In 2007, the Fertitta brothers took the company private with Colony Capital for $8.8 billion, the article said. The family and other executives received $1.5 billion from the buyout and invested $900 million of that amount back into the company for a 24% stake, according to the report. The brothers “loaded [the company] with debt” by rapidly expanding, according to the
Journal.
Boyd Gaming Co., a rival firm, had offered $2.4 billion for the bankrupt company. Some lenders and bondholders opposed the Fertittas’ plan, contending “that the Fertittas had manipulated the complex structure of the bankruptcy to ensure that there wouldn’t be a fair auction process,” the
Journal
report noted.
The Fertittas have an equity stake in a new company that will own four of Station’s casinos; lenders own most of the rest, according to the report.

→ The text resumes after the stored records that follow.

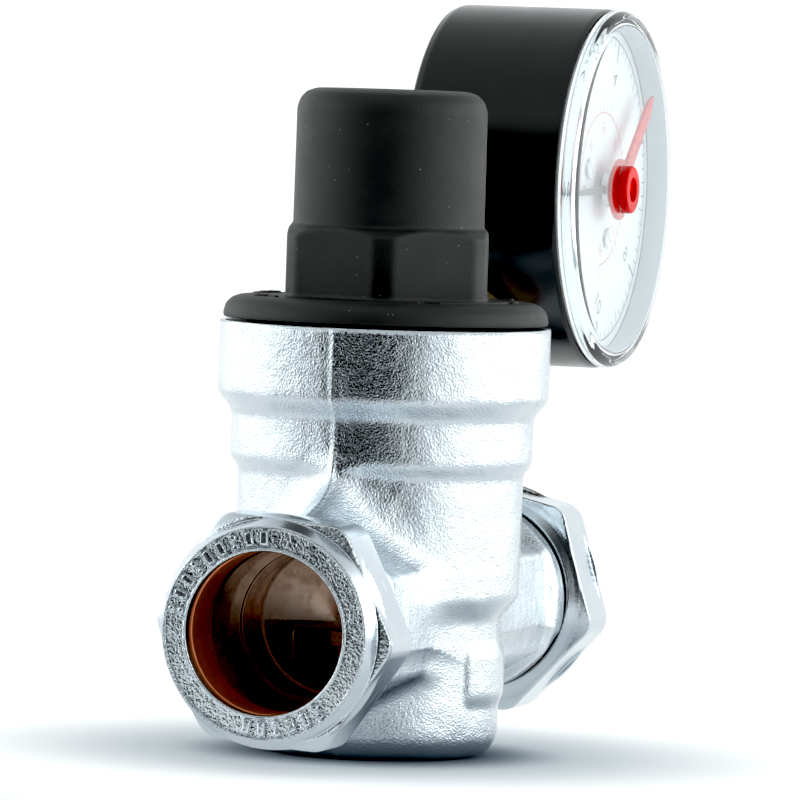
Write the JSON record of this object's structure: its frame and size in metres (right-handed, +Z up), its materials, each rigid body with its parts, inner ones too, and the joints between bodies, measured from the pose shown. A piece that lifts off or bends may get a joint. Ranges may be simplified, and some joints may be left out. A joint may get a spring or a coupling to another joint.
{
  "type": "pressure reducing valve",
  "caption": "Spring-loaded water pressure reducing valve with compression tube ends and an angled dial gauge",
  "frame": {"origin": "centre of the flat round underside of the body", "axes": "+Z up along the spring axis; +X along the pipe in the flow direction, from inlet to outlet; the gauge dial faces -Y"},
  "size_m": [0.1364, 0.0466, 0.1057],
  "materials": {
    "chrome_forging": "bright chrome plate over a coarse grit-blasted brass forging",
    "chrome_nut": "bright chrome plate, rough end face",
    "copper": "plain turned copper",
    "steel": "turned stainless steel",
    "spring_steel": "oiled spring wire",
    "brass": "turned brass",
    "rubber": "moulded black rubber",
    "black_nylon": "fine-grained glass-filled nylon",
    "black_case": "satin black moulding",
    "fibre": "red vulcanised fibre",
    "dial_white": "white enamel with printed scale",
    "pointer_black": "black lacquer",
    "clear_plastic": "clear polished acrylic",
    "red_plastic": "bright red moulding"
  },
  "bodies": {
    "root": {"valve_body": "chrome_forging", "spring_housing": "black_nylon", "strainer": "steel", "seat_ring": "brass", "seat_o_ring": "rubber", "stem_guide": "brass", "diaphragm": "rubber", "slip_ring": "brass", "main_spring": "spring_steel", "thrust_washer": "brass", "gauge_case": "black_case", "gauge_stem": "brass", "gauge_washer": "fibre", "bourdon_tube": "brass", "movement_frame": "brass", "gauge_dial": "dial_white", "dial_screw_left": "steel", "dial_screw_right": "steel", "gauge_window": "clear_plastic"},
    "inlet_olive_carrier": {"inlet_olive": "copper"},
    "inlet_nut": {"inlet_nut": "chrome_nut"},
    "outlet_olive_carrier": {"outlet_olive": "copper"},
    "outlet_nut": {"outlet_nut": "chrome_nut"},
    "stem": {"valve_stem": "steel", "disc_holder": "brass", "valve_disc": "rubber", "disc_nut": "brass", "diaphragm_washer": "brass", "lower_spring_plate": "steel", "diaphragm_nut": "steel"},
    "screw": {"adjusting_screw": "steel"},
    "spring_plate": {"upper_spring_plate": "brass"},
    "pointer": {"gauge_pointer": "pointer_black", "pinion_shaft": "steel"},
    "sector": {"sector_gear": "brass", "movement_link": "steel"},
    "set_hand": {"set_knob": "red_plastic", "set_pointer": "red_plastic"}
  },
  "joints": [
    {"name": "inlet_olive_slide", "type": "slide", "parent": "root", "child": "inlet_olive_carrier", "axis": [-1, 0, 0], "range_m": [0, 0.0032]},
    {"name": "inlet_nut_turn", "type": "hinge", "parent": "inlet_olive_carrier", "child": "inlet_nut", "pos_m": [-0.0435, 0, 0.01964], "axis": [-1, 0, 0], "range_deg": [0, 630]},
    {"name": "outlet_olive_slide", "type": "slide", "parent": "root", "child": "outlet_olive_carrier", "axis": [1, 0, 0], "range_m": [0, 0.0032]},
    {"name": "outlet_nut_turn", "type": "hinge", "parent": "outlet_olive_carrier", "child": "outlet_nut", "pos_m": [0.0548, 0, 0.01964], "axis": [1, 0, 0], "range_deg": [0, 630]},
    {"name": "stem_lift", "type": "slide", "parent": "root", "child": "stem", "axis": [0, 0, 1], "range_m": [0, 0.0012], "stiffness_N_per_m": 2000, "springref_m": -0.001, "deforming": ["diaphragm"]},
    {"name": "screw_turn", "type": "hinge", "parent": "root", "child": "screw", "pos_m": [0, 0, 0.085], "axis": [0, 0, 1], "range_deg": [0, 2882]},
    {"name": "plate_slide", "type": "slide", "parent": "root", "child": "spring_plate", "axis": [0, 0, -1], "range_m": [0, 0.01], "deforming": ["main_spring"]},
    {"name": "pointer_turn", "type": "hinge", "parent": "root", "child": "pointer", "pos_m": [0.06, 0, 0.0794], "axis": [0, 1, 0], "range_deg": [0, 270], "stiffness_Nm_per_rad": 0.0003},
    {"name": "sector_turn", "type": "hinge", "parent": "root", "child": "sector", "pos_m": [0.05208, 0, 0.07148], "axis": [0, 1, 0], "range_deg": [-34, 1]},
    {"name": "set_hand_turn", "type": "hinge", "parent": "root", "child": "set_hand", "pos_m": [0.06, 0, 0.0794], "axis": [0, 1, 0], "range_deg": [-139, 131]}
  ],
  "couplings": [
    {"joint": "inlet_olive_slide", "follows": "inlet_nut_turn", "m_per_rad": 0.00028872},
    {"joint": "outlet_olive_slide", "follows": "outlet_nut_turn", "m_per_rad": 0.00028872},
    {"joint": "screw_turn", "follows": "plate_slide", "rad_per_m": 5026.5},
    {"joint": "sector_turn", "follows": "pointer_turn", "ratio": -0.12371}
  ]
}
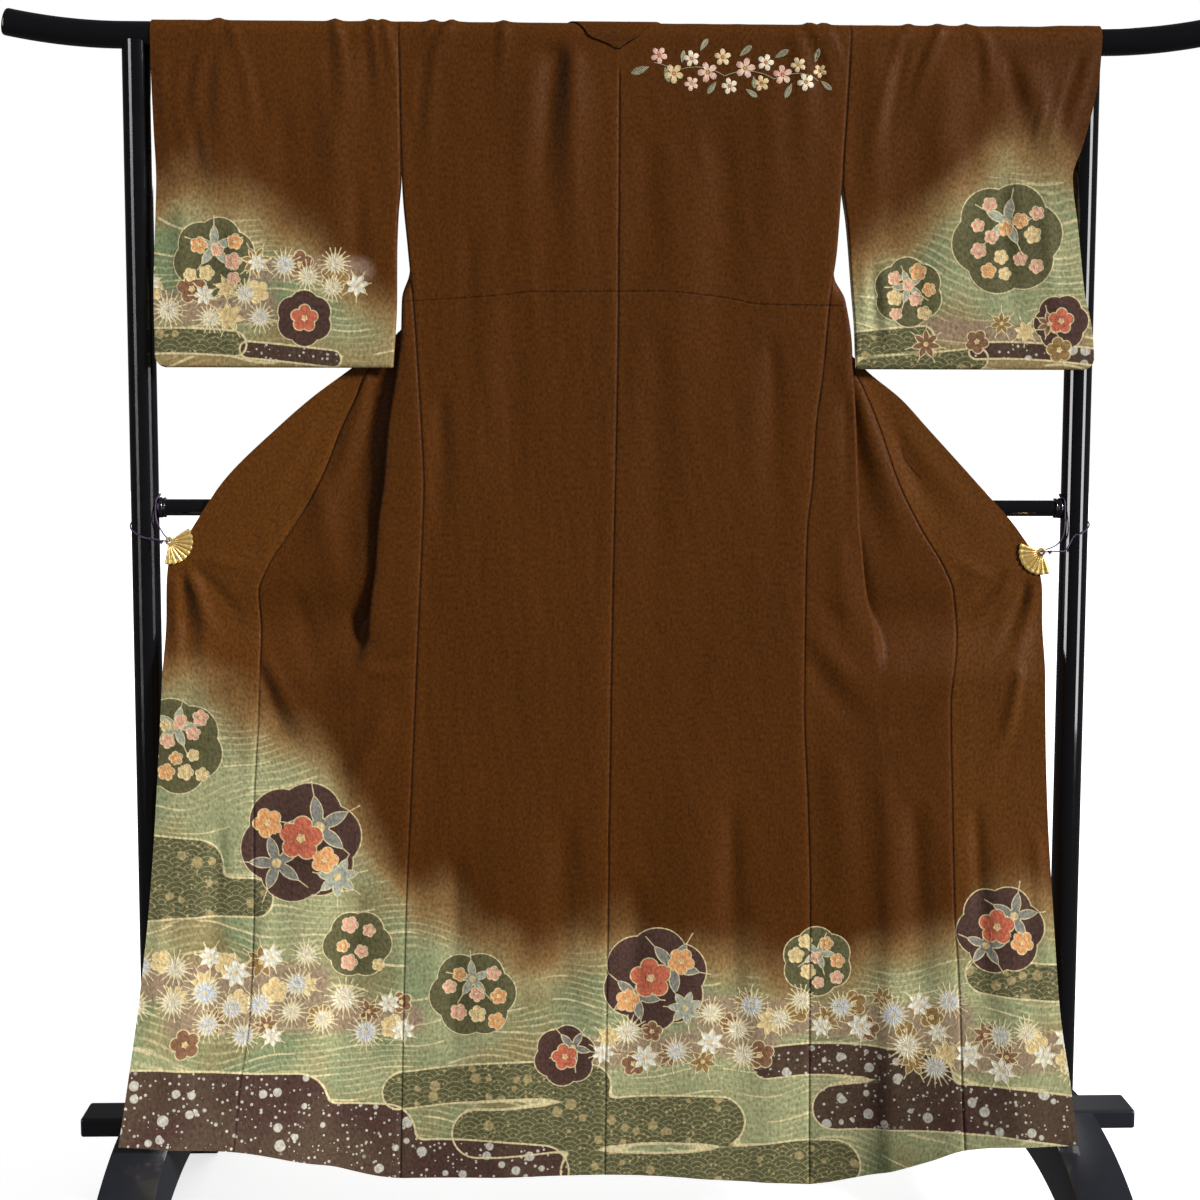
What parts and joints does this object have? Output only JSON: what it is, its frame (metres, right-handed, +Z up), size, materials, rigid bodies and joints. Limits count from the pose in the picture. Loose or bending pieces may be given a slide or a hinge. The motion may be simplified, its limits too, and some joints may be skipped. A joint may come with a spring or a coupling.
{
  "type": "kimono on a kimono stand",
  "caption": "Silk kimono with deep sleeves hung by its shoulders over the rod of a lacquered kimono stand, its front panels drawn outwards by clips.",
  "frame": {"origin": "on the floor, under the middle of the stand", "axes": "+Z up, +X along the rod to the right as the garment's back is seen, the garment's back faces -Y"},
  "size_m": [1.7232, 0.7792, 1.7839],
  "materials": {
    "body_silk": "brown silk crepe, soft sheen",
    "okumi_silk": "brown silk crepe, soft sheen",
    "sleeve_silk": "brown silk crepe, soft sheen",
    "collar_silk": "brown silk crepe, soft sheen",
    "frame_lacquer": "high gloss black lacquer",
    "base_lacquer": "satin blue-black lacquer",
    "gold_clip": "polished gold plate",
    "violet_cord": "twisted silk cord"
  },
  "bodies": {
    "root": {"body_left": "body_silk", "body_right": "body_silk", "okumi_left": "okumi_silk", "okumi_right": "okumi_silk", "sleeve_left": "sleeve_silk", "sleeve_right": "sleeve_silk", "collar": "collar_silk", "top_bar": "frame_lacquer", "post_left": "frame_lacquer", "post_right": "frame_lacquer", "crossbar": "frame_lacquer", "ferrule_left": "frame_lacquer", "ferrule_right": "frame_lacquer", "base_bar": "base_lacquer", "foot_left": "base_lacquer", "foot_right": "base_lacquer", "clip_left_fan": "gold_clip", "clip_left_jaw": "gold_clip", "clip_left_pin": "gold_clip", "clip_right_fan": "gold_clip", "clip_right_jaw": "gold_clip", "clip_right_pin": "gold_clip", "cord_left": "violet_cord", "cord_right": "violet_cord", "knot_left": "violet_cord", "knot_right": "violet_cord"}
  },
  "joints": []
}
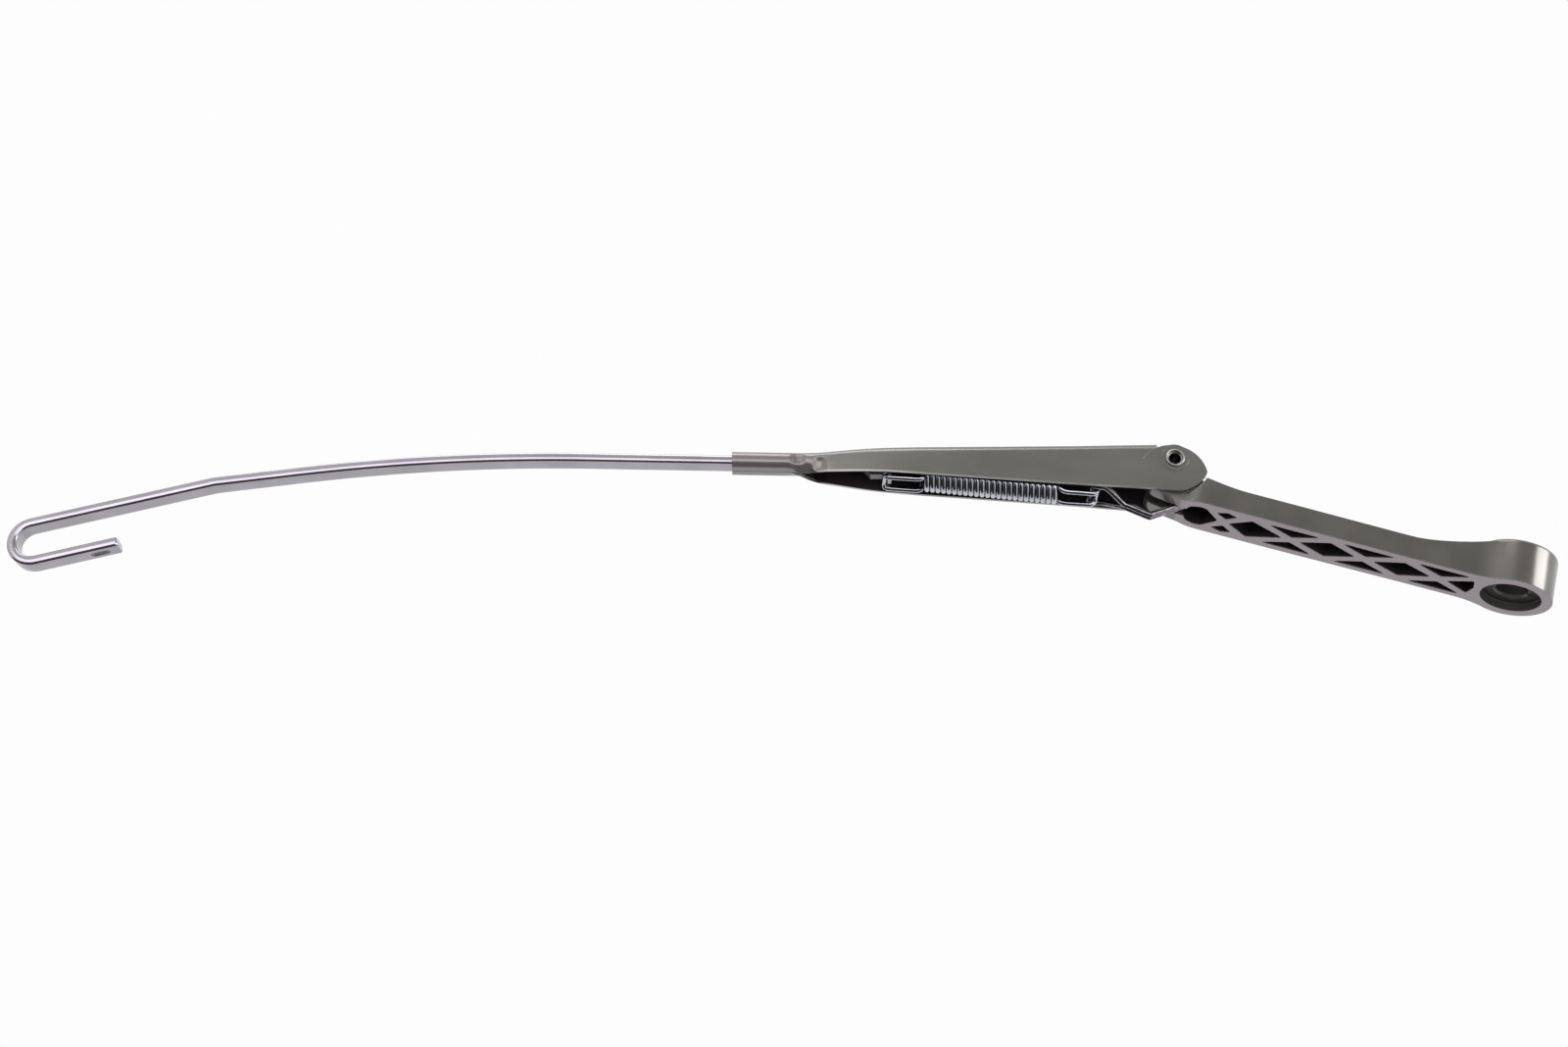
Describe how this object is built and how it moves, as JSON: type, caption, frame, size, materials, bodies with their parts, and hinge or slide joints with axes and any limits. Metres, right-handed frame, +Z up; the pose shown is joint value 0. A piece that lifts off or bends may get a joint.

That new company then made a $772 million bid for 11 more Station properties to secured lenders owed $900 million, in turn wiping out $2.4 billion owed to unsecured bondholders. Under the plan, the Fertitta brothers will spend a total of around $160 million for 45% of a company with equity worth around $400 million and debt of around $2 billion.
Two additional casinos operated by Station as joint ventures are involved in a separate bankruptcy process, the
Journal
reported. (Source:
Wall Street Journal,
Aug. 7-8, 2010.)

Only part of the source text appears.